Overall, our qualitative analysis suggests that DT + HFL enables deeper semantic analysis of driver behavior through digital twins and multi-layer aggregation, which is suitable for detailed behavioral studies. In contrast, TFL-CNN prioritizes low-latency hierarchical inference, which is conceptually better aligned with the requirements of large-scale, connected vehicle networks.
In brief, the comparative examination of the chosen ITS applications highlights how incorporating federated learning is feasible across various transportation sectors, from infrastructure-level traffic management to driver profiling. DT + HFL offers enhanced contextual modeling via its hierarchical, simulation-based setup, while TFL-CNN is conceptually better aligned with low-latency and scalability requirements in vehicle networks. Taken together, these qualitative observations form a basis for assessing the balance between model accuracy and deployment efficiency.
7. Conclusions and Future Work
This study examined ITS applications that employ ML and analyzed their potential transition toward FL. Through a systematic review and a comparative framework analysis, we identified the implementation patterns, aggregation algorithms, and structural requirements that determine the feasibility of adapting traditional ITS systems to a federated paradigm. Moreover, the consolidated evidence map (
Table 5) and the compact counts summary (
Figure 4) indicate that FedAvg and FedAvg-derived schemes dominate reported FL-enabled ITS frameworks, whereas hierarchical and asynchronous mechanisms appear less frequently and, crucially, are not assessed through controlled architecture-to-architecture benchmarks. In particular, despite the prevalence of quantitative evaluation in the literature, we found no study that performs a controlled architecture-level comparison under fixed tasks, models, and network regimes. No claim of empirical performance superiority is made; all architectural comparisons are conceptual and grounded in previously published evidence.
While our previous work [
7] provided a comprehensive literature review on ML/FL-based ITS applications, the present paper goes one step further deriving taxonomies, task-to-framework mappings, and a component-level adaptation methodology for concrete ITS systems. In this sense, our contribution complements existing surveys by offering guidelines that can be directly used by practitioners when selecting and tailoring FL architectures for specific ITS deployments.
Our analysis confirmed that traditional ITS applications typically collect data from multiple distributed sensors or vehicles but centralize model training in a single server. Although this approach improves predictive performance by aggregating large datasets, it also introduces vulnerabilities such as bottlenecks, single points of failure, and risks to data privacy. In contrast, federated learning mitigates these issues by decentralizing training—sharing model parameters instead of raw data—and thus enhancing privacy and robustness. However, FL also faces challenges related to latency, communication overhead, and node heterogeneity, which remain open questions for large-scale deployment.

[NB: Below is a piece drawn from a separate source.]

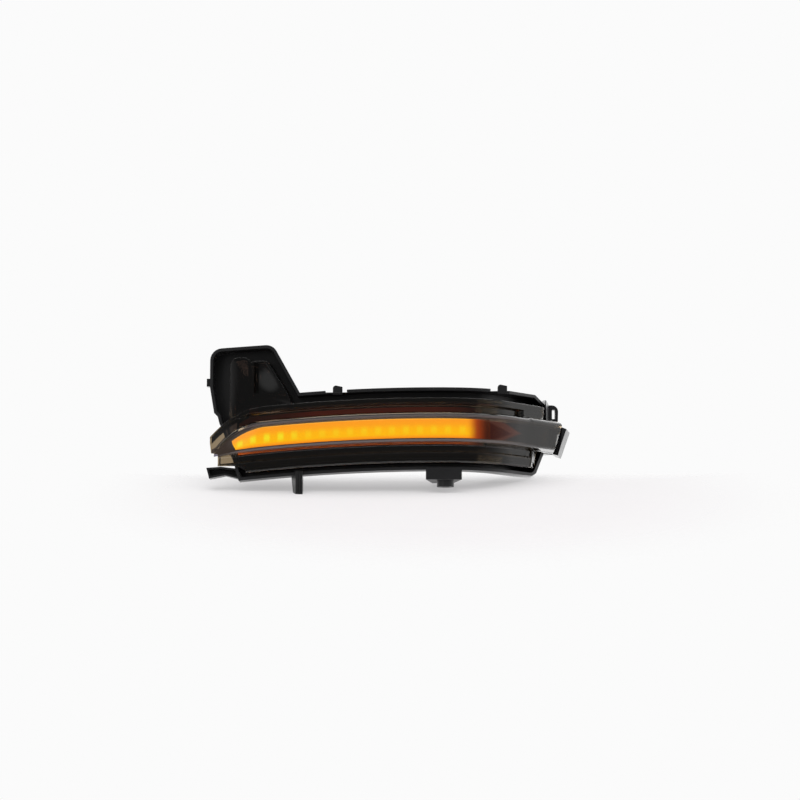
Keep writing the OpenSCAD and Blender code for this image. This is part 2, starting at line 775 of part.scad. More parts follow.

According to the distinction between models and systems, ITS applications characterized as systems—detailing architecture, data flow, and component interaction—are prime candidates for federation. Conversely, models only utilize datasets for predictions without implementation details. Applications with nodes capable of some level of local processing adapt well, whereas those with centralized architectures need significant restructuring, including local computing and distributed coordination enhancements.
The architecture-oriented adaptation analysis demonstrated that ITS applications can effectively integrate with frameworks such as DT + HFL and TFL-CNN by introducing intermediate aggregation layers and edge-computing components (e.g., cloudlets or RSUs). Both frameworks improve scalability and privacy, though they differ in complexity and implementation context: DT + HFL leverages digital twins for virtual simulation and monitoring, while TFL-CNN employs a two-layer edge–cloud hierarchy suited for vehicular and mobile networks. The integration of DTs proved particularly beneficial, enabling realistic modeling of dynamic traffic conditions without exposing sensitive information.
This work—structured as a literature-based, architecture-level analysis—synthesizes and critically examines existing research without introducing new quantitative, simulation, or testbed experiments. Consequently, the discussion on scalability, latency, and accuracy reflects previously published empirical evidence rather than measurements collected for this study. Likewise, economic and operational costs, including communication overhead, energy consumption, and infrastructure requirements, fall outside the scope of this review. These aspects are more appropriately evaluated in concrete deployments and therefore remain an important direction for future replication and implementation studies.
The most immediate direction for future work is to
operationalize the architecture-level benchmarking blueprint (
Section 5.4) as a standalone experimental effort. This can follow two complementary tracks: (i) a minimal physical testbed on heterogeneous edge hardware, using either an FL stack (e.g., Flower) or a lightweight custom coordinator to enable instrumentation, and (ii) mobility-aware simulation/emulation campaigns that sweep controlled network regimes and dynamic connectivity (e.g., SUMO traces coupled with Veins or NS-3). Both tracks would quantify architecture-level trade-offs under ITS variability, including latency distributions, communication overhead, and compute/energy footprint proxies.
Beyond benchmarking, an additional research avenue is to study how hierarchical orchestration interacts with privacy-enhancing mechanisms (e.g., differential privacy or trust layers) under the same controlled architecture-level protocol.
Overall, the study establishes a conceptual basis for the gradual migration of ITS applications toward federated learning, emphasizing adaptability, scalability, and privacy as key enablers for future deployments.